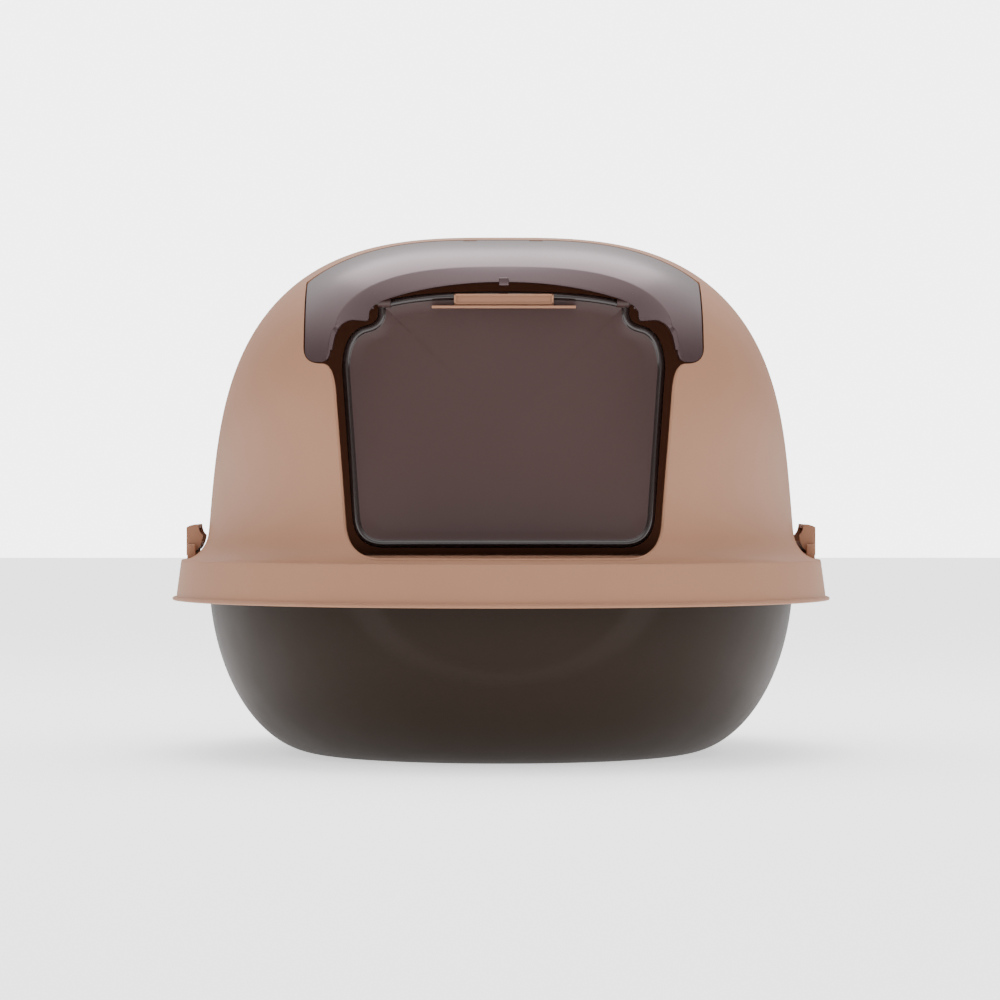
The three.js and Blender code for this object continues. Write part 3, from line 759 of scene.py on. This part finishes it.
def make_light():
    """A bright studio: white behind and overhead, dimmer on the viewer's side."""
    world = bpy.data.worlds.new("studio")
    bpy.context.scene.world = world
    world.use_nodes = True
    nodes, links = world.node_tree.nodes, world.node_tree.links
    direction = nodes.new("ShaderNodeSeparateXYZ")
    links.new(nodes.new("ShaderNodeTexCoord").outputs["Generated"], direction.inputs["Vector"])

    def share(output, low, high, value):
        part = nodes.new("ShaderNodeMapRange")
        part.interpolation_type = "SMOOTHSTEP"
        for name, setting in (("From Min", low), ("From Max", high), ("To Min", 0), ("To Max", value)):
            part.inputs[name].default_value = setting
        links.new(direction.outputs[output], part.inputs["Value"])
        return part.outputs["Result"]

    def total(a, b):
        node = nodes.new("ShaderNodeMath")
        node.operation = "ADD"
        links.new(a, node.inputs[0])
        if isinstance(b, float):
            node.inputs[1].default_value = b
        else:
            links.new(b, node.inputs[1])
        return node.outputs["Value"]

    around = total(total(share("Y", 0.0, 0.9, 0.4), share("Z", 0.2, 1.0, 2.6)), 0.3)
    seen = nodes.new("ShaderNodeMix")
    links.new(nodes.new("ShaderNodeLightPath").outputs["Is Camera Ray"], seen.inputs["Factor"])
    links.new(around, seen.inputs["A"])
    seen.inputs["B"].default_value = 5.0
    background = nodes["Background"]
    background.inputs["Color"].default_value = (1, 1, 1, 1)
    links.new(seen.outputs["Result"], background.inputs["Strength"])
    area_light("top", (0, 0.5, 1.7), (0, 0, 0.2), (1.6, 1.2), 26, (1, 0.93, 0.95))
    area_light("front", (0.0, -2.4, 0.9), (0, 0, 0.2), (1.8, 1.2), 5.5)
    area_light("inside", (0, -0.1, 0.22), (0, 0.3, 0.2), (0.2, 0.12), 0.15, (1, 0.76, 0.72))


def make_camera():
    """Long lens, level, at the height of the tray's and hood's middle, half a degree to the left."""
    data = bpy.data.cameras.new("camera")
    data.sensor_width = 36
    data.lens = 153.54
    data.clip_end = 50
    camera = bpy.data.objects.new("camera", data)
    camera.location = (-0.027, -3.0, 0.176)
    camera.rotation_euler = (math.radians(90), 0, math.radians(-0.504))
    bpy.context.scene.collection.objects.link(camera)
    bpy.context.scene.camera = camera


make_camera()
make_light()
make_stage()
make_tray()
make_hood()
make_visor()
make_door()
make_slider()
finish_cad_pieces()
# # # # # # #
Output the data above exactly, please, line for line.

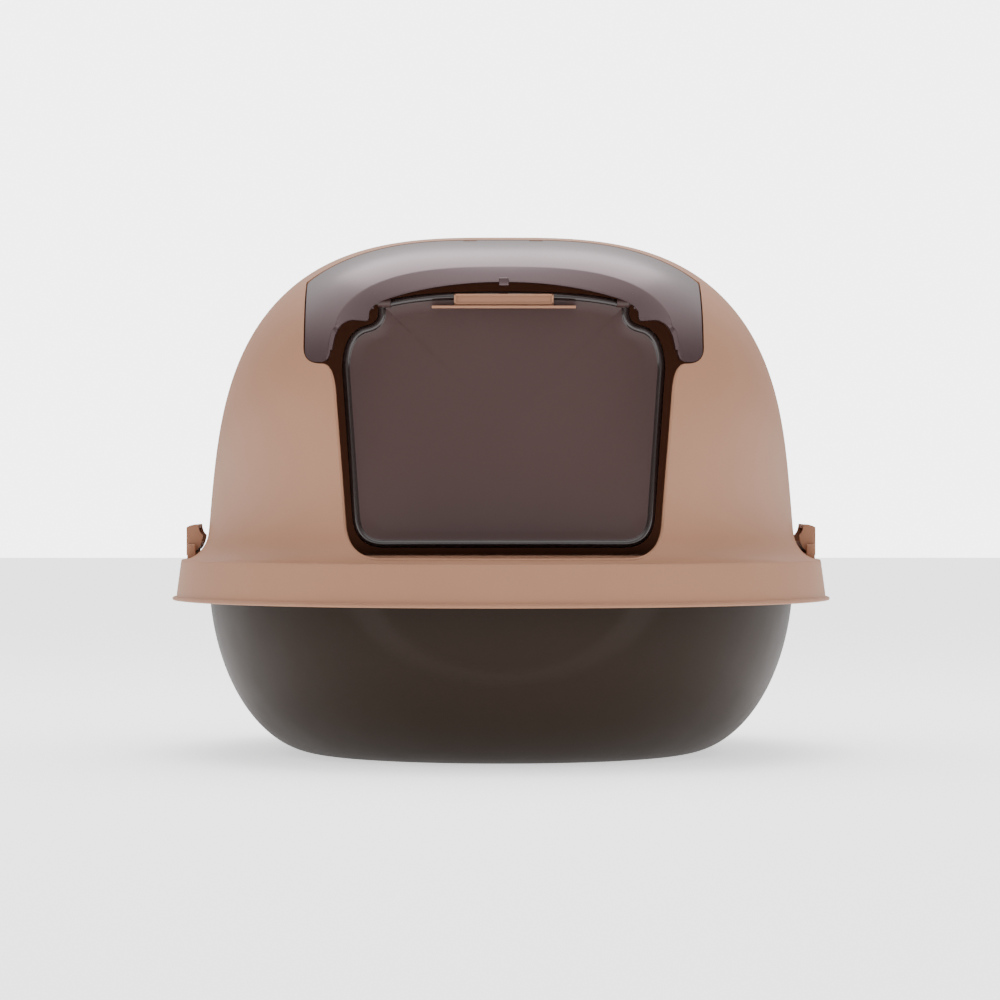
The three.js and Blender code for this object continues. Write part 3, from line 759 of scene.py on. This part finishes it.
def make_light():
    """A bright studio: white behind and overhead, dimmer on the viewer's side."""
    world = bpy.data.worlds.new("studio")
    bpy.context.scene.world = world
    world.use_nodes = True
    nodes, links = world.node_tree.nodes, world.node_tree.links
    direction = nodes.new("ShaderNodeSeparateXYZ")
    links.new(nodes.new("ShaderNodeTexCoord").outputs["Generated"], direction.inputs["Vector"])

    def share(output, low, high, value):
        part = nodes.new("ShaderNodeMapRange")
        part.interpolation_type = "SMOOTHSTEP"
        for name, setting in (("From Min", low), ("From Max", high), ("To Min", 0), ("To Max", value)):
            part.inputs[name].default_value = setting
        links.new(direction.outputs[output], part.inputs["Value"])
        return part.outputs["Result"]

    def total(a, b):
        node = nodes.new("ShaderNodeMath")
        node.operation = "ADD"
        links.new(a, node.inputs[0])
        if isinstance(b, float):
            node.inputs[1].default_value = b
        else:
            links.new(b, node.inputs[1])
        return node.outputs["Value"]

    around = total(total(share("Y", 0.0, 0.9, 0.4), share("Z", 0.2, 1.0, 2.6)), 0.3)
    seen = nodes.new("ShaderNodeMix")
    links.new(nodes.new("ShaderNodeLightPath").outputs["Is Camera Ray"], seen.inputs["Factor"])
    links.new(around, seen.inputs["A"])
    seen.inputs["B"].default_value = 5.0
    background = nodes["Background"]
    background.inputs["Color"].default_value = (1, 1, 1, 1)
    links.new(seen.outputs["Result"], background.inputs["Strength"])
    area_light("top", (0, 0.5, 1.7), (0, 0, 0.2), (1.6, 1.2), 26, (1, 0.93, 0.95))
    area_light("front", (0.0, -2.4, 0.9), (0, 0, 0.2), (1.8, 1.2), 5.5)
    area_light("inside", (0, -0.1, 0.22), (0, 0.3, 0.2), (0.2, 0.12), 0.15, (1, 0.76, 0.72))


def make_camera():
    """Long lens, level, at the height of the tray's and hood's middle, half a degree to the left."""
    data = bpy.data.cameras.new("camera")
    data.sensor_width = 36
    data.lens = 153.54
    data.clip_end = 50
    camera = bpy.data.objects.new("camera", data)
    camera.location = (-0.027, -3.0, 0.176)
    camera.rotation_euler = (math.radians(90), 0, math.radians(-0.504))
    bpy.context.scene.collection.objects.link(camera)
    bpy.context.scene.camera = camera


make_camera()
make_light()
make_stage()
make_tray()
make_hood()
make_visor()
make_door()
make_slider()
finish_cad_pieces()